1. If your proof is true, you proofed that subgroup $H$ of group $\langle a \rangle$ is always $\{a^i \mid 0 \le i < k\}$, for some $k$. That's False.

2. The induction is false, I don't finally understand the try, but if you add an element $x$ to group $H$, and not add $x^{-1}$, $H \cup \{x\}$ is not a group.

Answer 4

No, you can't do induction in that way. Why should $H=\{g^i:0\le i<k\}$?

The cleanest proof exploits the knowledge of the subgroups of $\mathbb{Z}$ and the homomorphism theorems.

1. If $H$ is a subgroup of $\mathbb{Z}$ (with respect to addition, of course), then $H=n\mathbb{Z}$ for a unique integer $n\ge0$.

2. If $N$ is a normal subgroup of $G$, then the subgroups of $G/N$ are exactly those of the form $H/N$, where $H$ is a subgroup of $G$ containing $N$.

Now, with this knowledge, consider a cyclic group $G$; then there is a surjective homomorphism $\varphi\colon\mathbb{Z}\to G$, so its kernel $\ker\varphi=n\mathbb{Z}$ for a unique $n\ge0$.

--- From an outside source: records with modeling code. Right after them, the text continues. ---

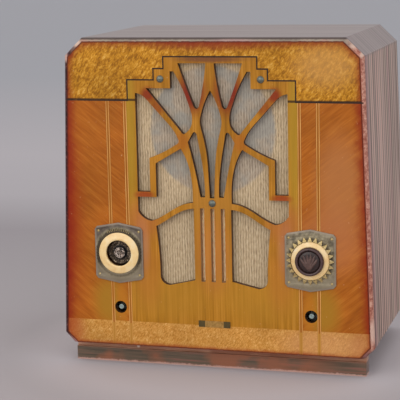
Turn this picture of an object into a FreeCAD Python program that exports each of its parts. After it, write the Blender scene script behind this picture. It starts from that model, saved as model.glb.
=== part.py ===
"""A wooden table radio of the mid 1930s, as an assembly of its separate pieces, in millimetres.

The case stands on a low plinth, leans inwards towards the top and has chamfered corners. Its front is a
veneered board with a pierced fret over a grille cloth. +Z is up, the front faces -Y, and the origin is the
centre of the whole thing's footprint, on the surface that it stands on. Inside this file y = 0 is the front
face of the veneer and y grows towards the open back; `save` moves every piece to the origin's place.
"""
import FreeCAD
import Part
import math
import os

# ---- case ----
case_width_bottom = 405.0
case_width_top = 377.5
case_height = 392.2
case_depth = 251.0
plinth_height = 25.8
top_chamfer = 22.0
bottom_chamfer = 12.0
wall = 8.0
frame_width = 12.0
frame_depth = 17.0
board_thickness = 7.0
veneer_thickness = 1.0
face_rounding = 5.5
plinth_recess = 12.0
plinth_side_recess = 12.5
plinth_rail_recess = 45.0
plinth_thickness = 20.0
plinth_step = 3.0
plinth_step_height = 8.0
plinth_back_gap = 2.0

# ---- lines of the veneered face; rises are above the loudspeaker's centre ----
seam_rise = 36.8
bottom_band_height = 57.5
stringing_width = 1.8
inlay_width = 4.6
inner_inlay_x = 110.9
outer_inlay_x = 133.9
border_steps = [(59.5, 91.3), (72.5, 76.6), (107.0, 62.6)]

# ---- fret, by heights above the loudspeaker's centre ----
slot_width = 5.4
slot_spacing = 13.3
slot_bottom = -190.2
slot_top = -96.7

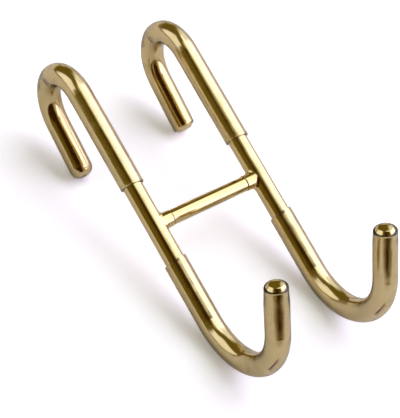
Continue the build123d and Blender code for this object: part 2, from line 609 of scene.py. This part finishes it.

Therefore, we can reduce to the case where $G=\mathbb{Z}/n\mathbb{Z}$.

A subgroup of $\mathbb{Z}/n\mathbb{Z}$ is of the form $H/n\mathbb{Z}$, where $H$ is a subgroup of $\mathbb{Z}$ containing $n\mathbb{Z}$; thus $H=m\mathbb{Z}$ where $m$ divides $n$. Since $m\mathbb{Z}$ is obviously cyclic, also its quotient $m\mathbb{Z}/n\mathbb{Z}$ is cyclic.

Answer 5

Since $H$ is a subgroup of $G$ every element of $H$ can be expressed as $g^r$ for some $r\in \mathbb Z$. One possibility is that $H$ is trivial, hence cyclic. Else Let $m$ be the least positive value of $r$. Then $H$ is the cyclic group generated by $g^m$. Else there is an element $g^n\in H$ with $n=km+l$ and $1\leq l \lt m$, whence $g^l\in H$, which is a contradiction.

Least positive is justified by $g^r\in H \implies g^{-r}\in H$ - excluding the trivial group.

Answer 6

We consider the surjective homomorphism $\pi : \mathbf{Z} \rightarrow \mathbf{{Z}/{nZ}}$.

Let $H$ a subgroup of $\mathbf{{Z}/{nZ}}$, by applying the homomorphism $\pi^{-1}(H)$ we obtain by properties of homomorphism a subgroup of $(\mathbf{Z},+)$.

However, we know that the subgroups of $(\mathbf{Z},+)$ are exactly the $n\mathbf{Z}$ which contain one generator. They are cyclic !

No we apply the homomorphism $\pi(\pi^{-1}(H))$. Hence, we obtain a subgroup of $(\mathbf{Z/nZ},+)$ this time. By properties of homomorphism $H$ is cyclic.